Puja and Susan The largest legal hurdle we had to overcome involved the structure of the transaction in purchasing the business. Since we’re not lawyers, we had many, many questions about the best method to purchasing the company, what liabilities we would have to take on, and some of the risks we needed to consider. Our attorney was great helping us navigate those and providing information/guidance. Another major issue we faced was just setting up our initial partnership agreement (which defines the structure of our business relationship). As the first major business venture for both of us, it was difficult to know some of the things we should consider if different legal scenarios arose. For example, what to do if we have a major disagreement in our partnership, or if one of us wants to exit one day while the other doesn’t. These were key things to discuss and plan for early on. Having good legal counsel to walk us through the analysis regarding the structure of our business and our relationship was very helpful.
H&F Law Blog: What business issues are you still trying to solve?
Puja and Susan: I think the largest business issue we are trying to solve for today is getting awareness out about our brand. As we look to grow and expand, we need to broaden our reach in the market, and we’re still navigating the most effective ways to do that.
H&F Law Blog: What is the most important or interesting thing that our readers should know about Studio Fit?
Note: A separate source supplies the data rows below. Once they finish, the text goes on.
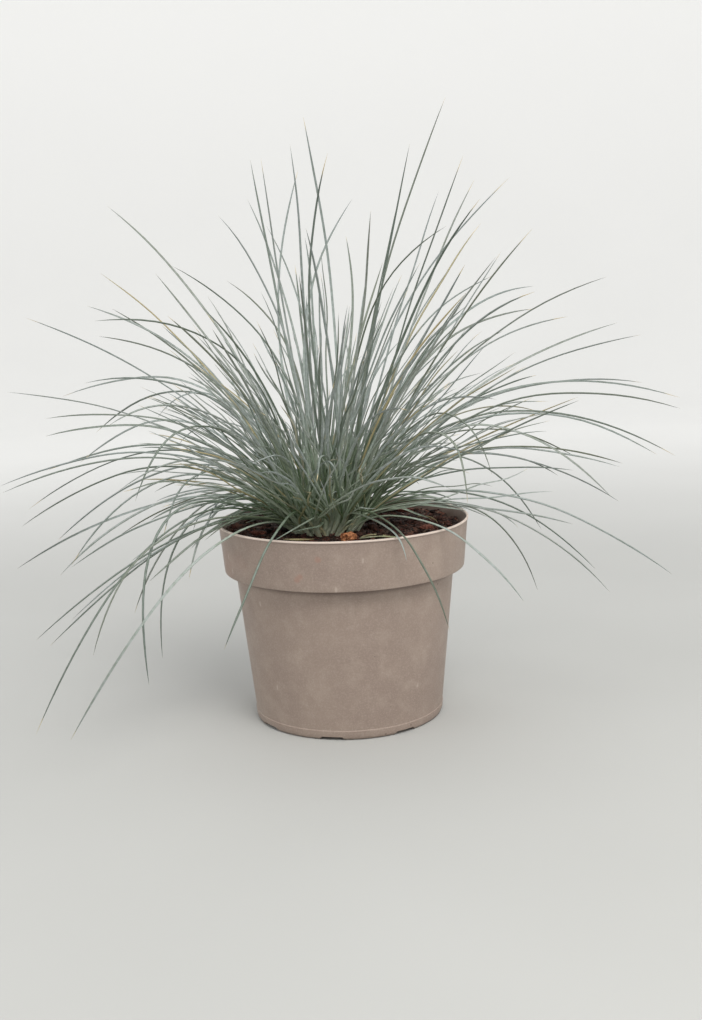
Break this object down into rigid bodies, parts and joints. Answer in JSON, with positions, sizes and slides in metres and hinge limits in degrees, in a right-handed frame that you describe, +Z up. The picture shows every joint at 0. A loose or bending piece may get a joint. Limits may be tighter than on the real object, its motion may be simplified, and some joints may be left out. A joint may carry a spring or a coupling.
{
  "type": "potted blue fescue clump",
  "caption": "Clump of blue fescue grass with fine arching blue-green blades, standing in dark bark compost in a round plastic nursery pot with a deep collar.",
  "frame": {"origin": "middle of the pot's base, on the surface that the pot stands on", "axes": "+Z up along the pot's axis, -Y towards the viewer of the picture, +X to the viewer's right"},
  "size_m": [0.5216, 0.4631, 0.4491],
  "materials": {
    "pot_plastic": "taupe moulded plastic, dusty, semi-matt",
    "soil": "dark damp bark and peat compost",
    "clod": "orange-brown crumbly bark",
    "bark": "rough reddish-brown bark",
    "grass": "matt blue-green grass blade with a pale bloom"
  },
  "bodies": {
    "root": {"pot": "pot_plastic", "soil": "soil", "bark_clod": "clod", "bark_chip_1": "bark", "bark_chip_2": "bark", "bark_chip_3": "bark", "bark_chip_4": "bark", "bark_chip_5": "bark", "tiller_01": "grass", "tiller_02": "grass", "tiller_03": "grass", "tiller_04": "grass", "tiller_05": "grass", "tiller_06": "grass", "tiller_07": "grass", "tiller_08": "grass", "tiller_09": "grass", "tiller_10": "grass", "tiller_11": "grass", "tiller_12": "grass", "tiller_13": "grass", "tiller_14": "grass", "tiller_15": "grass", "tiller_16": "grass", "tiller_17": "grass", "tiller_18": "grass", "tiller_19": "grass", "tiller_20": "grass", "tiller_21": "grass", "tiller_22": "grass", "tiller_23": "grass", "tiller_24": "grass", "tiller_25": "grass", "tiller_26": "grass", "tiller_27": "grass", "tiller_28": "grass", "tiller_29": "grass", "tiller_30": "grass", "tiller_31": "grass", "tiller_32": "grass", "tiller_33": "grass", "tiller_34": "grass", "tiller_35": "grass", "tiller_36": "grass", "tiller_37": "grass", "tiller_38": "grass", "tiller_39": "grass", "tiller_40": "grass", "tiller_41": "grass", "tiller_42": "grass", "tiller_43": "grass", "tiller_44": "grass", "tiller_45": "grass", "tiller_46": "grass", "tiller_47": "grass", "tiller_48": "grass"}
  },
  "joints": []
}
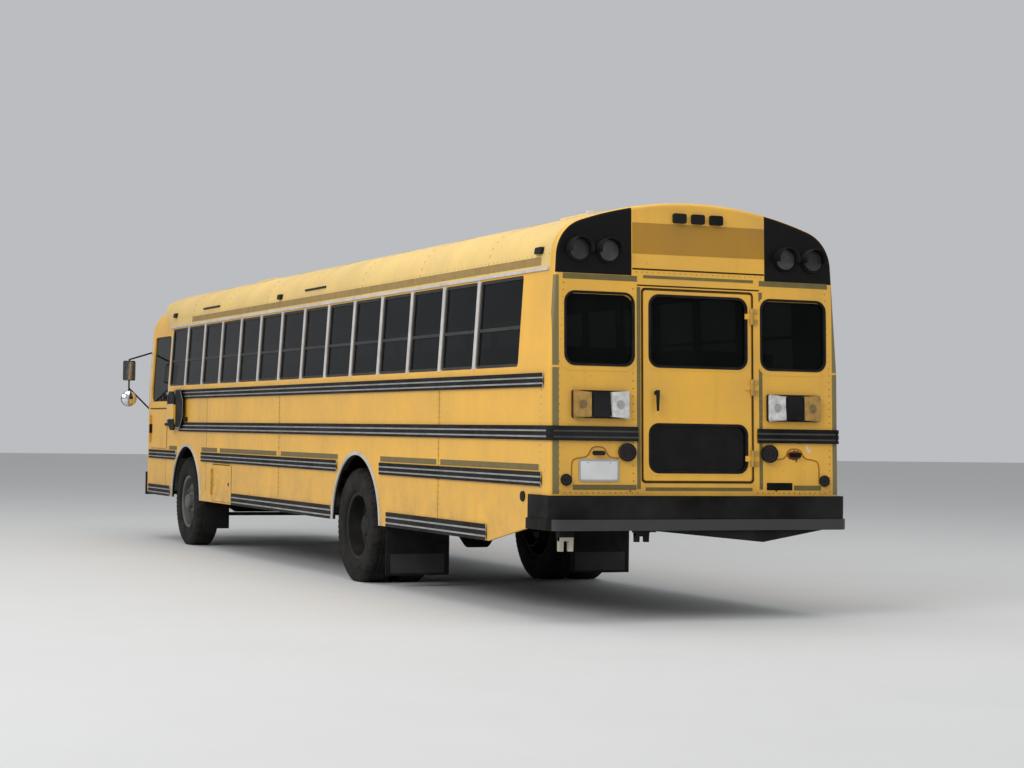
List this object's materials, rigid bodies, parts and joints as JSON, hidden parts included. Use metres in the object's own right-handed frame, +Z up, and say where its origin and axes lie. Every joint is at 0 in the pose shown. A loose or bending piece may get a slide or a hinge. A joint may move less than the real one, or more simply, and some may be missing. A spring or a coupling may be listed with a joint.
{
  "type": "school bus",
  "caption": "Full-size flat-nosed yellow school bus with steered front wheels, dual rear wheels, opening doors, roof hatches and a folding stop arm.",
  "frame": {"origin": "on the ground under the middle of the bounding box", "axes": "+X forward, +Y to the bus's left, +Z up"},
  "size_m": [12.274, 3.07, 3.101],
  "materials": {
    "body_yellow": "semi-gloss school-bus yellow, faded, with rust at seams",
    "black_paint": "satin black",
    "dark_steel": "dull black chassis paint",
    "silver": "brushed",
    "glass": "tinted",
    "rubber": "matt",
    "tyre": "matt tread rubber",
    "rim_paint": "dull dark wheel paint",
    "cast": "rough",
    "white_trim": "off-white moulding",
    "seat_vinyl": "dark green vinyl",
    "grey_plastic": "grained",
    "lamp_lens": "moulded lens",
    "floor_black": "ribbed floor covering",
    "hatch_white": "moulded",
    "chrome": "polished"
  },
  "bodies": {
    "bus": {"left_wall": "body_yellow", "right_wall": "body_yellow", "roof": "body_yellow", "rear_wall": "body_yellow", "front_face": "body_yellow", "front_cap": "body_yellow", "window_glass": "glass", "window_sashes": "black_paint", "window_pillars": "silver", "rub_rails": "black_paint", "arch_trims": "white_trim", "floor": "floor_black", "wheelhouses": "floor_black", "step_well": "floor_black", "hatch_panels": "body_yellow", "frame_rails": "dark_steel", "front_axle": "cast", "rear_axle": "cast", "leaf_springs": "dark_steel", "rear_bumper": "black_paint", "front_bumper": "black_paint", "fuel_tank": "dark_steel", "engine": "cast", "engine_cover": "grey_plastic", "driveline": "dark_steel", "exhaust": "dark_steel", "battery_box": "black_paint", "mud_flaps": "rubber", "seats": "seat_vinyl", "seat_frames": "dark_steel", "driver_seat": "seat_vinyl", "dashboard": "grey_plastic", "warning_lamps": "lamp_lens", "marker_lamps": "lamp_lens", "tail_lamps": "lamp_lens", "headlamps": "chrome", "grille": "black_paint", "mirrors": "black_paint", "stop_arm_bracket": "black_paint"},
    "battery_door_body": {"battery_door": "body_yellow"},
    "engine_door_body": {"engine_door": "body_yellow"},
    "entrance_front_body": {"entrance_leaf_front": "black_paint"},
    "entrance_rear_body": {"entrance_leaf_rear": "black_paint"},
    "hatch_rear_body": {"roof_hatch_rear": "hatch_white"},
    "hatch_front_body": {"roof_hatch_front": "hatch_white"},
    "emergency_door_body": {"emergency_door": "body_yellow"},
    "stop_arm_body": {"stop_arm": "black_paint"},
    "knuckle_left_body": {"knuckle_left": "cast"},
    "knuckle_right_body": {"knuckle_right": "cast"},
    "tie_rod_body": {"tie_rod": "dark_steel"},
    "wheel_front_left": {"tyre_front_left": "tyre", "rim_front_left": "rim_paint"},
    "wheel_front_right": {"tyre_front_right": "tyre", "rim_front_right": "rim_paint"},
    "wheels_rear_left": {"tyres_rear_left": "tyre", "rims_rear_left": "rim_paint"},
    "wheels_rear_right": {"tyres_rear_right": "tyre", "rims_rear_right": "rim_paint"}
  },
  "joints": [
    {"name": "steer_left", "type": "hinge", "parent": "bus", "child": "knuckle_left_body", "pos_m": [4.207, 0.82, 0.5], "axis": [0, 0, 1], "range_deg": [-35, 35]},
    {"name": "steer_right", "type": "hinge", "parent": "bus", "child": "knuckle_right_body", "pos_m": [4.207, -0.82, 0.5], "axis": [0, 0, 1], "range_deg": [-35, 35]},
    {"name": "tie_rod_pivot", "type": "hinge", "parent": "knuckle_left_body", "child": "tie_rod_body", "pos_m": [4.027, 0.82, 0.4], "axis": [0, 0, 1], "range_deg": [-35, 35]},
    {"name": "roll_front_left", "type": "hinge", "parent": "knuckle_left_body", "child": "wheel_front_left", "pos_m": [4.207, 1.04, 0.5], "axis": [0, 1, 0], "continuous": true},
    {"name": "roll_front_right", "type": "hinge", "parent": "knuckle_right_body", "child": "wheel_front_right", "pos_m": [4.207, -1.04, 0.5], "axis": [0, 1, 0], "continuous": true},
    {"name": "roll_rear_left", "type": "hinge", "parent": "bus", "child": "wheels_rear_left", "pos_m": [-1.776, 0.885, 0.5], "axis": [0, 1, 0], "continuous": true},
    {"name": "roll_rear_right", "type": "hinge", "parent": "bus", "child": "wheels_rear_right", "pos_m": [-1.776, -0.885, 0.5], "axis": [0, 1, 0], "continuous": true},
    {"name": "emergency_door_hinge", "type": "hinge", "parent": "bus", "child": "emergency_door_body", "pos_m": [-6.01578, -0.4525, 1.72049], "axis": [0.038, 0, 0.9993], "range_deg": [0, 110]},
    {"name": "entrance_front_hinge", "type": "hinge", "parent": "bus", "child": "entrance_front_body", "pos_m": [5.8295, -1.218, 1.182], "axis": [0, 0, 1], "range_deg": [0, 88]},
    {"name": "entrance_rear_hinge", "type": "hinge", "parent": "bus", "child": "entrance_rear_body", "pos_m": [5.0145, -1.218, 1.182], "axis": [0, 0, -1], "range_deg": [0, 88]},
    {"name": "stop_arm_hinge", "type": "hinge", "parent": "bus", "child": "stop_arm_body", "pos_m": [4.847, 1.251, 1.575], "axis": [0, 0, -1], "range_deg": [0, 90]},
    {"name": "battery_door_hinge", "type": "hinge", "parent": "bus", "child": "battery_door_body", "pos_m": [2.9995, 1.218, 0.76], "axis": [0, 0, -1], "range_deg": [0, 120]},
    {"name": "engine_door_hinge", "type": "hinge", "parent": "bus", "child": "engine_door_body", "pos_m": [5.8695, 1.218, 1.335], "axis": [0, 0, -1], "range_deg": [0, 100]},
    {"name": "hatch_rear_hinge", "type": "hinge", "parent": "bus", "child": "hatch_rear_body", "pos_m": [-4.202, 0, 3.091], "axis": [0, 1, 0], "range_deg": [0, 70]},
    {"name": "hatch_front_hinge", "type": "hinge", "parent": "bus", "child": "hatch_front_body", "pos_m": [4.348, 0, 3.091], "axis": [0, 1, 0], "range_deg": [0, 70]}
  ],
  "couplings": [
    {"joint": "steer_right", "follows": "steer_left", "ratio": 1},
    {"joint": "tie_rod_pivot", "follows": "steer_left", "ratio": -1},
    {"joint": "entrance_rear_hinge", "follows": "entrance_front_hinge", "ratio": 1}
  ]
}
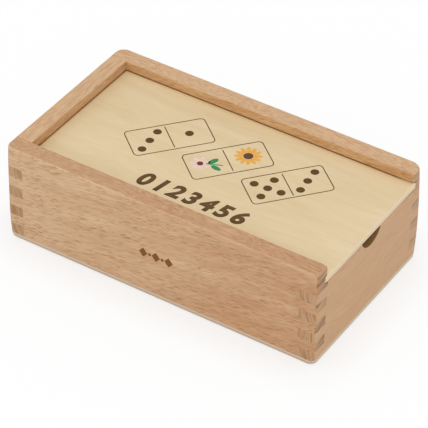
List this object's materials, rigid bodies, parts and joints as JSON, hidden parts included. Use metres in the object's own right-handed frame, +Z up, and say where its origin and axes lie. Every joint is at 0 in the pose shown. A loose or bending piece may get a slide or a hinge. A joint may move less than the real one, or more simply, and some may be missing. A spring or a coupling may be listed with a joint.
{
  "type": "domino storage box",
  "caption": "Finger-jointed wooden case with a flat lid that slides in grooves over a lowered end wall with a thumb notch.",
  "frame": {"origin": "middle of the underside, on the table", "axes": "+X along the case to the mouth where the lid comes out, +Y to the back wall, +Z up"},
  "size_m": [0.18, 0.102, 0.057],
  "materials": {
    "beech": "sanded beech with short dark flecks along the grain, clear matt lacquer",
    "base_plywood": "pale plywood, sanded flush with the walls",
    "lid_plywood": "pale fine-grained plywood, smooth sanded, printed on top"
  },
  "bodies": {
    "case": {"front_wall": "beech", "back_wall": "beech", "closed_end_wall": "beech", "mouth_end_wall": "beech", "bottom_panel": "base_plywood"},
    "lid": {"lid": "lid_plywood"}
  },
  "joints": [
    {"name": "lid_slide", "type": "slide", "parent": "case", "child": "lid", "axis": [1, 0, 0], "range_m": [0, 0.18]}
  ]
}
Puja and Susan: We have an incredible community and a really great group of instructors and clients. We strive to make Studio Fit a place to reach individual goals with the support of a local community. Working out shouldn't be something you make yourself do a few times a week - it should be something you look forward to, that inspires you, and pushes you to feel better about yourself. We strive to provide an experience that emphasizes the physical as well as mental well-being, becoming a part of a healthy life, and not just a short-term trend.